§ **Exercise details**
The exercise asks for every line of the data to be reproduced exactly.

§ **Given material**
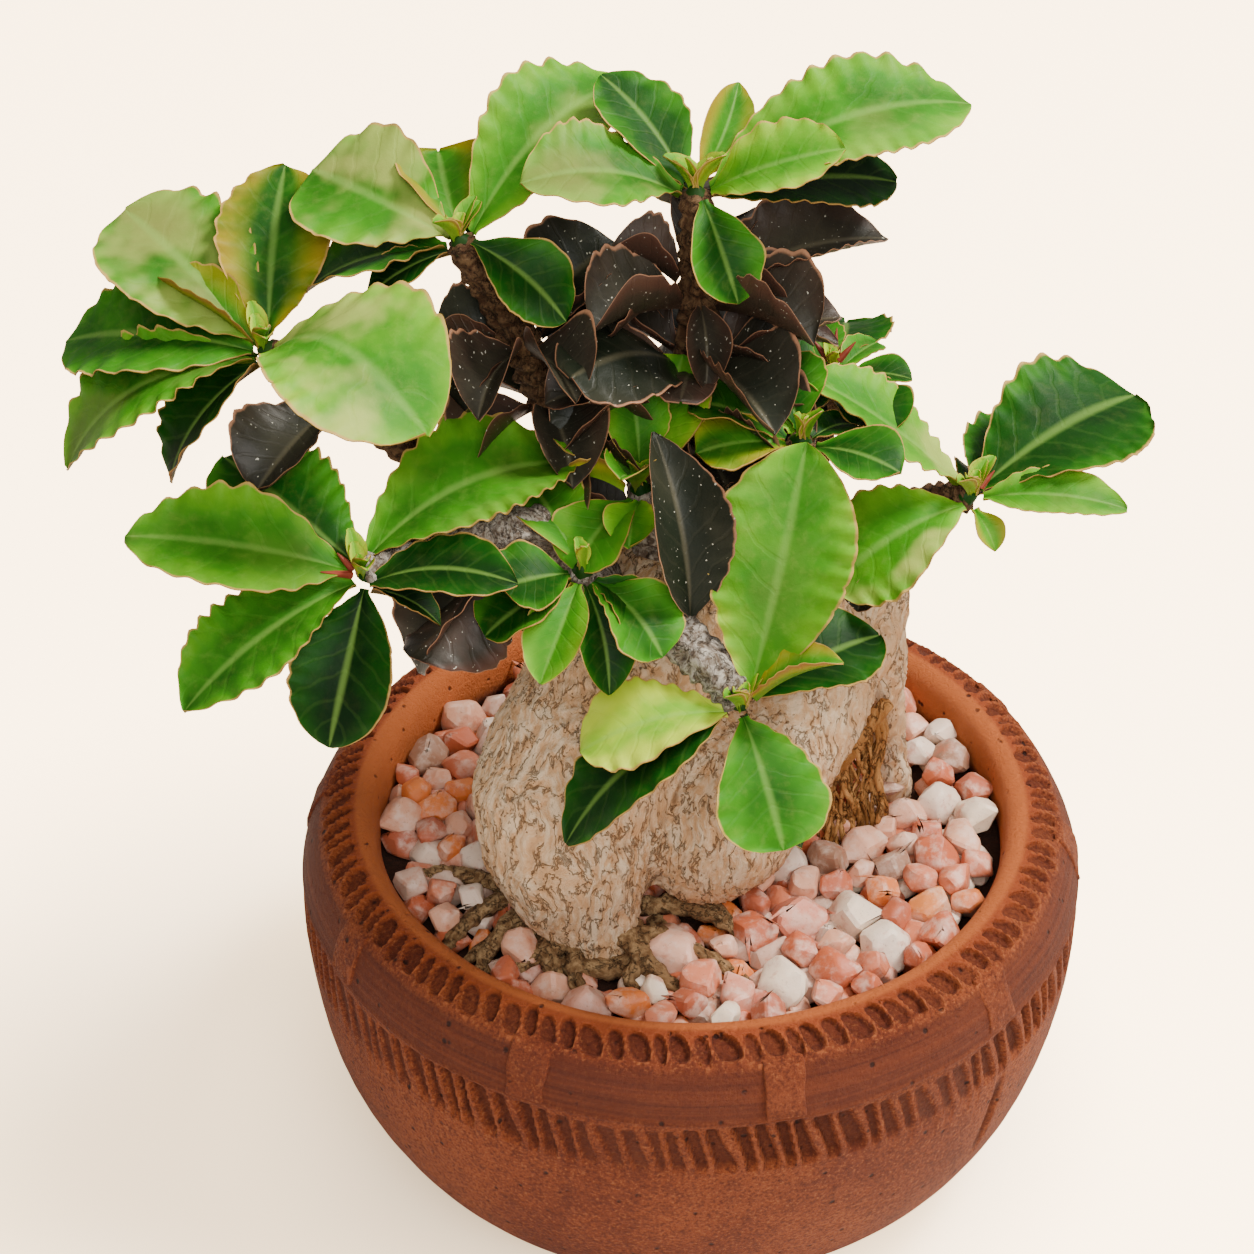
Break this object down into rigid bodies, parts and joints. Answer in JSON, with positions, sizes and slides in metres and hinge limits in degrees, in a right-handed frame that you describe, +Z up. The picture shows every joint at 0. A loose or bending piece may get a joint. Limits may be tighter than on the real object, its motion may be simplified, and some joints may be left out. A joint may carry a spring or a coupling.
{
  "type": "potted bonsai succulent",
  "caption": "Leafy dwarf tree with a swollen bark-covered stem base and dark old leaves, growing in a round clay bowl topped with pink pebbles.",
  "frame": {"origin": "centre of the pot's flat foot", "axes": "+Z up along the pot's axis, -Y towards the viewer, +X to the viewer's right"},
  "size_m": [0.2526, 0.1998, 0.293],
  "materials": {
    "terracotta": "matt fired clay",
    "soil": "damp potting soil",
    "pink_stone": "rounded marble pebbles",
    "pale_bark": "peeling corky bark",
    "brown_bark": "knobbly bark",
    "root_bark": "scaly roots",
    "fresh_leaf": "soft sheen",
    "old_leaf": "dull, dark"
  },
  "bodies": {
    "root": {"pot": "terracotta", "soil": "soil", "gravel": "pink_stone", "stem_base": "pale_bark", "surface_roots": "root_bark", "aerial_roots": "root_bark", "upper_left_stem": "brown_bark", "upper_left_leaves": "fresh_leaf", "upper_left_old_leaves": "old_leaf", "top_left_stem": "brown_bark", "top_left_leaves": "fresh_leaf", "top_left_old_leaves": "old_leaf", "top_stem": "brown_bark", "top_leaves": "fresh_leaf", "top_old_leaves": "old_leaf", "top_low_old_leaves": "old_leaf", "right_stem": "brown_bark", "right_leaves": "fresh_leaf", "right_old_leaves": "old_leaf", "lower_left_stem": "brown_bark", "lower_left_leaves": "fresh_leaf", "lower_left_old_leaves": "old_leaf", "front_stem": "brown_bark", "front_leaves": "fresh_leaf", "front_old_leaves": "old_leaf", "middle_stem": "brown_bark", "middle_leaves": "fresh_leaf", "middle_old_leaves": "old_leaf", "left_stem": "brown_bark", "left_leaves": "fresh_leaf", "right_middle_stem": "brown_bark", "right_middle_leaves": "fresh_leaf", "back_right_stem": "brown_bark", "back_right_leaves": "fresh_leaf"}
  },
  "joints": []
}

§ **Solution below**
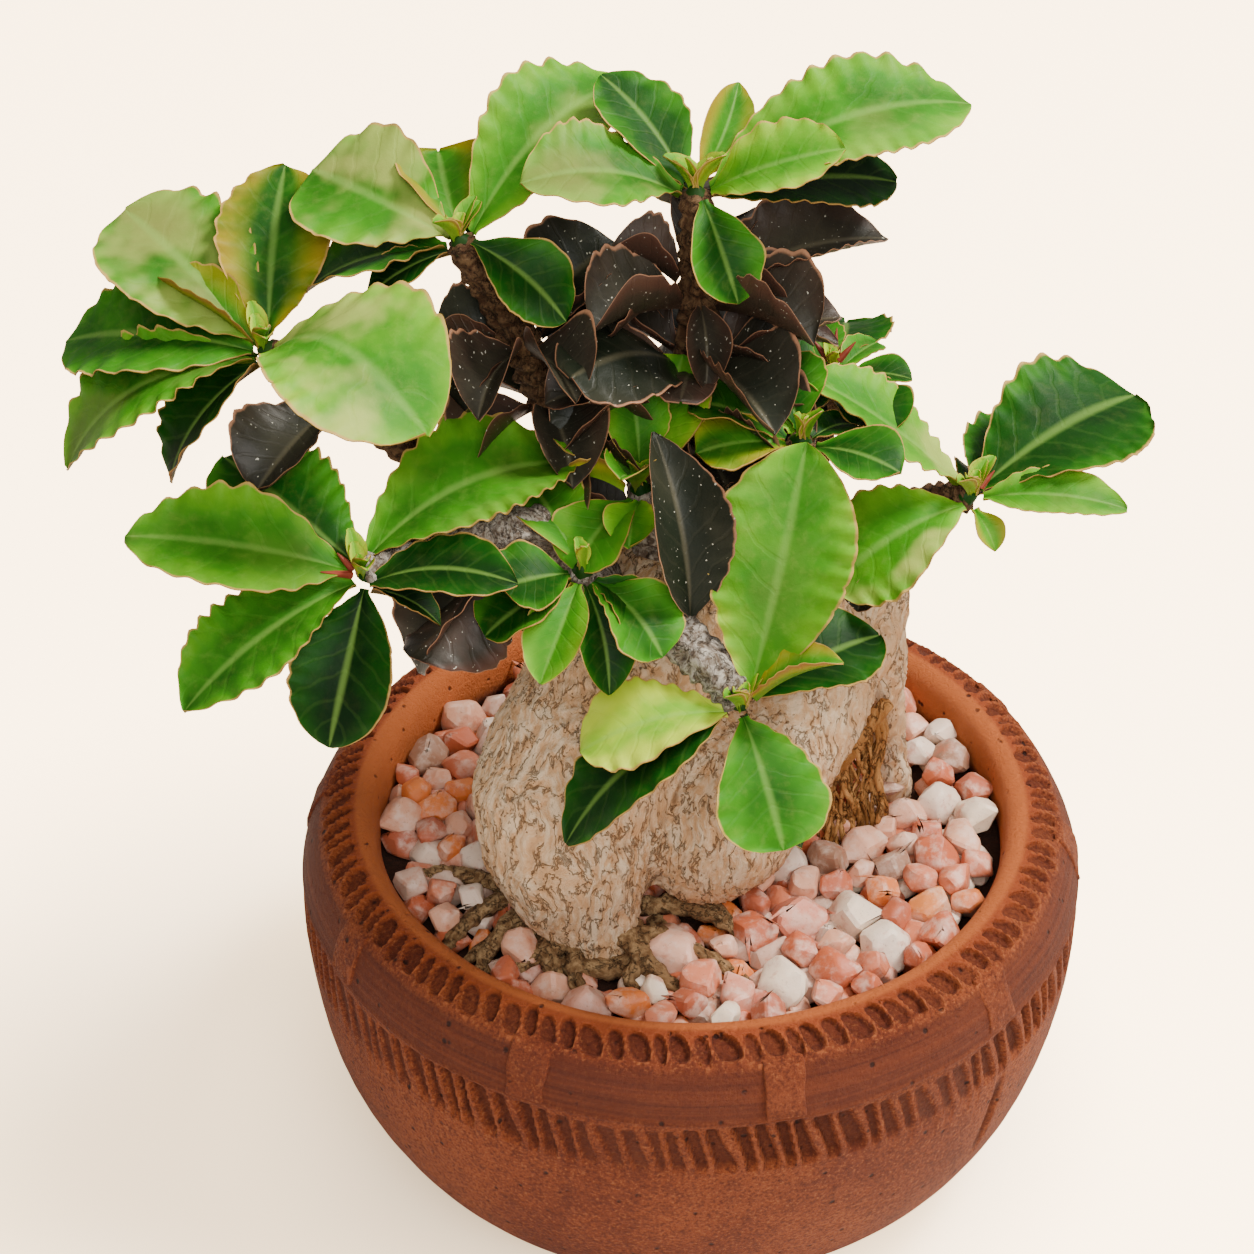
Break this object down into rigid bodies, parts and joints. Answer in JSON, with positions, sizes and slides in metres and hinge limits in degrees, in a right-handed frame that you describe, +Z up. The picture shows every joint at 0. A loose or bending piece may get a joint. Limits may be tighter than on the real object, its motion may be simplified, and some joints may be left out. A joint may carry a spring or a coupling.
{
  "type": "potted bonsai succulent",
  "caption": "Leafy dwarf tree with a swollen bark-covered stem base and dark old leaves, growing in a round clay bowl topped with pink pebbles.",
  "frame": {"origin": "centre of the pot's flat foot", "axes": "+Z up along the pot's axis, -Y towards the viewer, +X to the viewer's right"},
  "size_m": [0.2526, 0.1998, 0.293],
  "materials": {
    "terracotta": "matt fired clay",
    "soil": "damp potting soil",
    "pink_stone": "rounded marble pebbles",
    "pale_bark": "peeling corky bark",
    "brown_bark": "knobbly bark",
    "root_bark": "scaly roots",
    "fresh_leaf": "soft sheen",
    "old_leaf": "dull, dark"
  },
  "bodies": {
    "root": {"pot": "terracotta", "soil": "soil", "gravel": "pink_stone", "stem_base": "pale_bark", "surface_roots": "root_bark", "aerial_roots": "root_bark", "upper_left_stem": "brown_bark", "upper_left_leaves": "fresh_leaf", "upper_left_old_leaves": "old_leaf", "top_left_stem": "brown_bark", "top_left_leaves": "fresh_leaf", "top_left_old_leaves": "old_leaf", "top_stem": "brown_bark", "top_leaves": "fresh_leaf", "top_old_leaves": "old_leaf", "top_low_old_leaves": "old_leaf", "right_stem": "brown_bark", "right_leaves": "fresh_leaf", "right_old_leaves": "old_leaf", "lower_left_stem": "brown_bark", "lower_left_leaves": "fresh_leaf", "lower_left_old_leaves": "old_leaf", "front_stem": "brown_bark", "front_leaves": "fresh_leaf", "front_old_leaves": "old_leaf", "middle_stem": "brown_bark", "middle_leaves": "fresh_leaf", "middle_old_leaves": "old_leaf", "left_stem": "brown_bark", "left_leaves": "fresh_leaf", "right_middle_stem": "brown_bark", "right_middle_leaves": "fresh_leaf", "back_right_stem": "brown_bark", "back_right_leaves": "fresh_leaf"}
  },
  "joints": []
}